If \(H_A: \mu \neq \mu_0\), we are interested in both directions, so the p-value is \[\frac{2\cdot \min(m_u, m_{\ell})}{B}.\]

Note that in the two-sided case, we have to calculate both one-sided p-values, and take 2 times whichever is smaller.

Let’s perform a 5% level bootstrap test on the pine seedlings data, of the hypotheses \[H_0: \mu = 1.5 \quad\text{versus}\quad H_A: \mu \neq 1.5.\] Even though the seedlings data is normal, the bootstrap will still work.

Our observed test statistic is the same as before, \(t_{obs} = 2.664\). Now let’s run the bootstrap code to generate 5000 \(\hat{t}\) values.

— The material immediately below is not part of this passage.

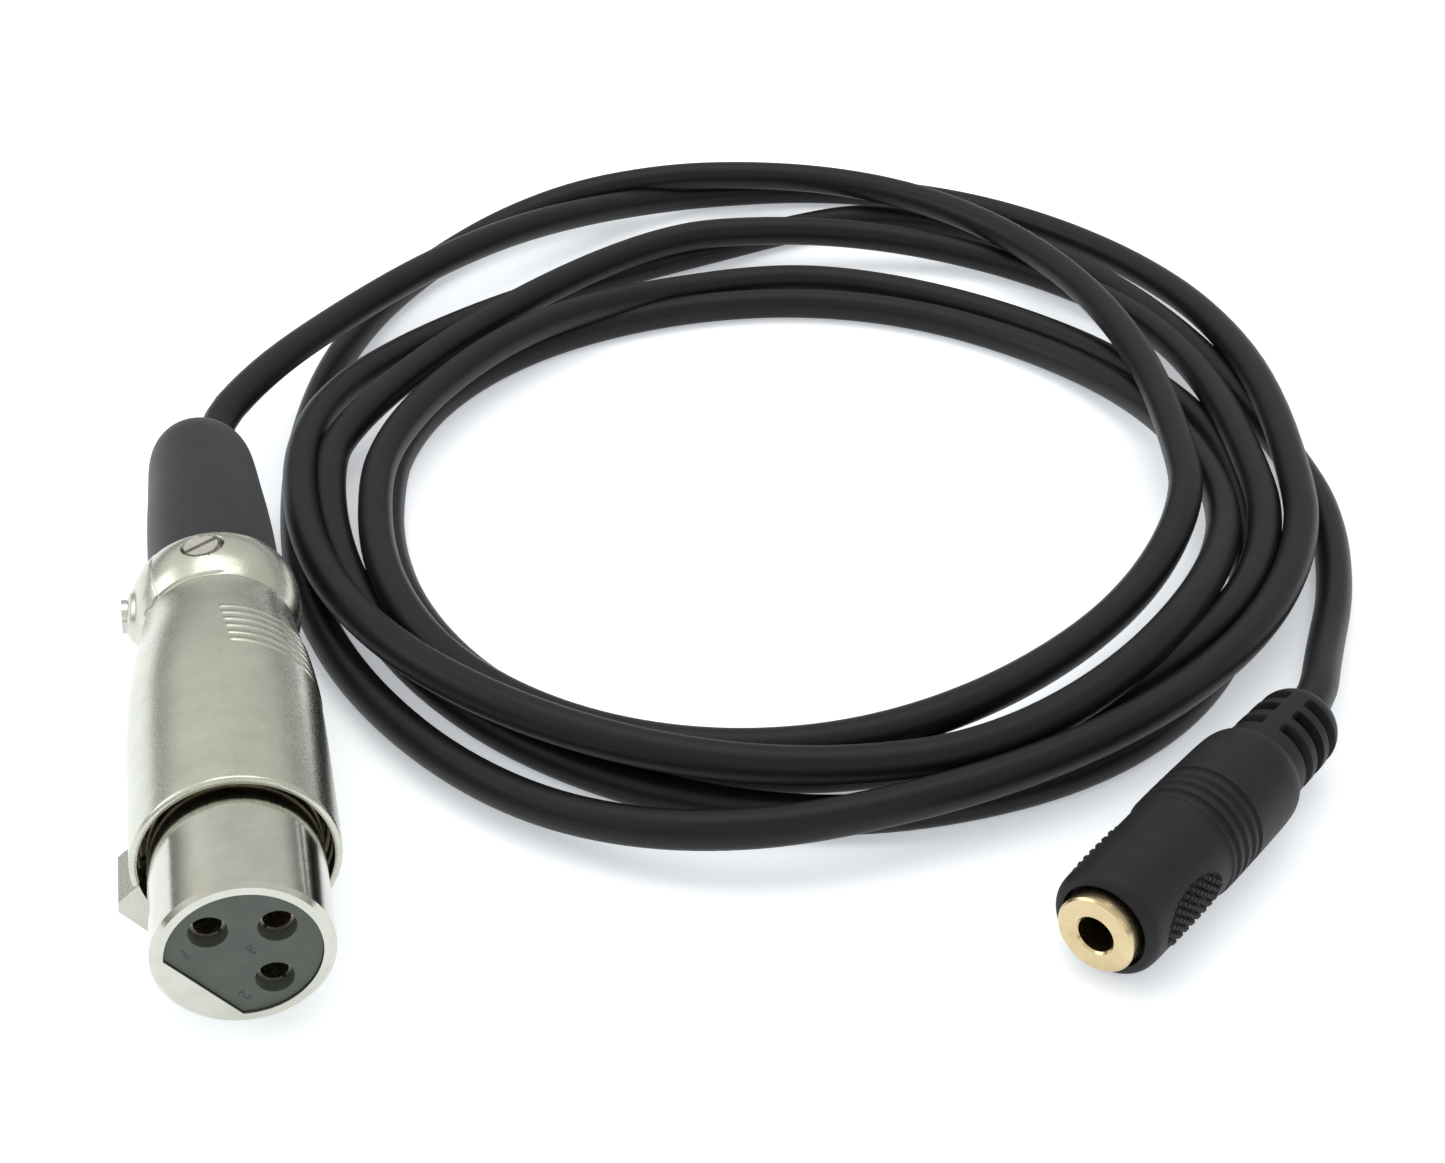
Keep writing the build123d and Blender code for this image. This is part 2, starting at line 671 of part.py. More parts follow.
# ---- what the cable's stretches bend and hold -------------------------------------------
cable_section = pi * CABLE_DIAMETER**2 / 4
for title, points, tube, line in (
    ("start", start_points[1:], cable_start, start_line),
    ("end", end_points, cable_end_stretch, end_line),
):
    radii = ", ".join(f"{radius:.0f}" for radius in arc_radii(points))
    ratio = tube.part.volume / (cable_section * line.wire().length)
    print(f"{title} stretch: radii {radii} mm, length {line.wire().length:.1f} mm, fill {ratio:.3f}")
print(f"axis x {axis_x:.3f}, axis z {axis_z:.3f}")
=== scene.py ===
"""Looks for a microphone lead: socket connector, coiled cable and inline jack socket.

Metres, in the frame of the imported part. Shapes that are turned round an axis are worked out
in millimetres from that axis and from the front face, as in the part's own source.
"""

from math import cos, hypot, pi, radians, sin

import bpy
import numpy as np
from mathutils import Matrix, Vector


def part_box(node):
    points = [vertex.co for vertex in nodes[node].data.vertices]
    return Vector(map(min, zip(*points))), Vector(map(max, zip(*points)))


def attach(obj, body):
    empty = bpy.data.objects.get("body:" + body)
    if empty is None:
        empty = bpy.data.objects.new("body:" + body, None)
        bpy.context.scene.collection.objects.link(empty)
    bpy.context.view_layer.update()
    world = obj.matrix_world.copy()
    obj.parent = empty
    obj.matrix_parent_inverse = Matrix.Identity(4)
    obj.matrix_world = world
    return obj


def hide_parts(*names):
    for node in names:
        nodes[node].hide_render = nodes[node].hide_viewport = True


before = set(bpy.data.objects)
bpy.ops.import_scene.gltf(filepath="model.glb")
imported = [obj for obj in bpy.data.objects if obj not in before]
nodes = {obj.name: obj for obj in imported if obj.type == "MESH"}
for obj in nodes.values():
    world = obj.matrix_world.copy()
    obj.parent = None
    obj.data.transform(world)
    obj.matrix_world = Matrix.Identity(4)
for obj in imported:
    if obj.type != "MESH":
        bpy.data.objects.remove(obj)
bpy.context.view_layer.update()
MM = 0.001

# ---- where the connector and the jack are ------------------------------------------------
barrel_low, barrel_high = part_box("front_barrel")
axis_x = (barrel_low.x + barrel_high.x) / 2
axis_z = (barrel_low.z + barrel_high.z) / 2
face_y = barrel_low.y
JACK_ANGLE = radians(38.5)
jack_along = Vector((cos(JACK_ANGLE), sin(JACK_ANGLE), 0))
jack_across = Vector((sin(JACK_ANGLE), -cos(JACK_ANGLE), 0))
jack_face = Vector((axis_x + 74.0 * MM, face_y - 9.7 * MM, 5.9 * MM))
connector_frame = Matrix(
    ((1, 0, 0, axis_x), (0, 1, 0, face_y), (0, 0, 1, axis_z), (0, 0, 0, 1))
)
jack_frame = Matrix(
    (
        (jack_across.x, jack_along.x, 0, jack_face.x),
        (jack_across.y, jack_along.y, 0, jack_face.y),
        (0, 0, 1, jack_face.z),
        (0, 0, 0, 1),
    )
)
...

You don’t need to understand every bit of this code.

# 1. Enter data and calculate original mean, n
seedlings <- c(2.6, 1.9, 1.8, 1.6, 1.4, 2.2, 1.2, 1.6, 1.6,
               1.5, 1.4, 1.6, 2.3, 1.5, 1.1, 1.6, 2.0, 1.5,
               1.7, 1.5, 1.6, 2.1, 2.2, 1.0, 1.2, 1.2, 1.8,
               1.7, 0.8, 1.5, 2.0, 2.2, 1.5, 1.6, 2.2, 2.1,
               1.6, 1.7, 1.7, 1.2)
x_bar <- mean(seedlings)
n <- length(seedlings)

# Create a vector to store t_hat values
t_hat <- numeric(5000)

set.seed(371)  # set RNG
# Bootstrap loop
for(i in 1:5000){
  # 2. Draw a SRS of size n from data
  x_star <- sample(seedlings, size = n, replace = T)
  
  # 3. Calculate resampled mean and sd
  x_bar_star <- mean(x_star)
  s_star <- sd(x_star)
  
  # 4. Calculate t_hat, and store it in vector
  t_hat[i] <- (x_bar_star - x_bar) / (s_star/sqrt(n))
}

Next, we’ll use R to count how many of those \(\hat{t}\) values are less than and greater than \(t_{obs} = 2.664\).

sum(t_hat < 2.664)

## [1] 4981

sum(t_hat > 2.664)

## [1] 19

We have \(m_{\ell} = 4981\) and \(m_u = 19\). So \(t_{obs}\) is on the upper end of the generated null distribution. We can visualize the bootstrap null distribution and test statistic with a histogram.

The minimum of \(m_{\ell}\) and \(m_u\) is \(m_u = 19\). So the bootstrap p-value is given by \[2 \cdot \frac{19}{5000} \;=\; 0.0076.\] This is a small p-value that leads to us rejecting the null. The result is very similar to the T and Z tests done on the same data.

Why are the results of the T, Z, and bootstrap tests all very similar for this set of data? Must this always be the case?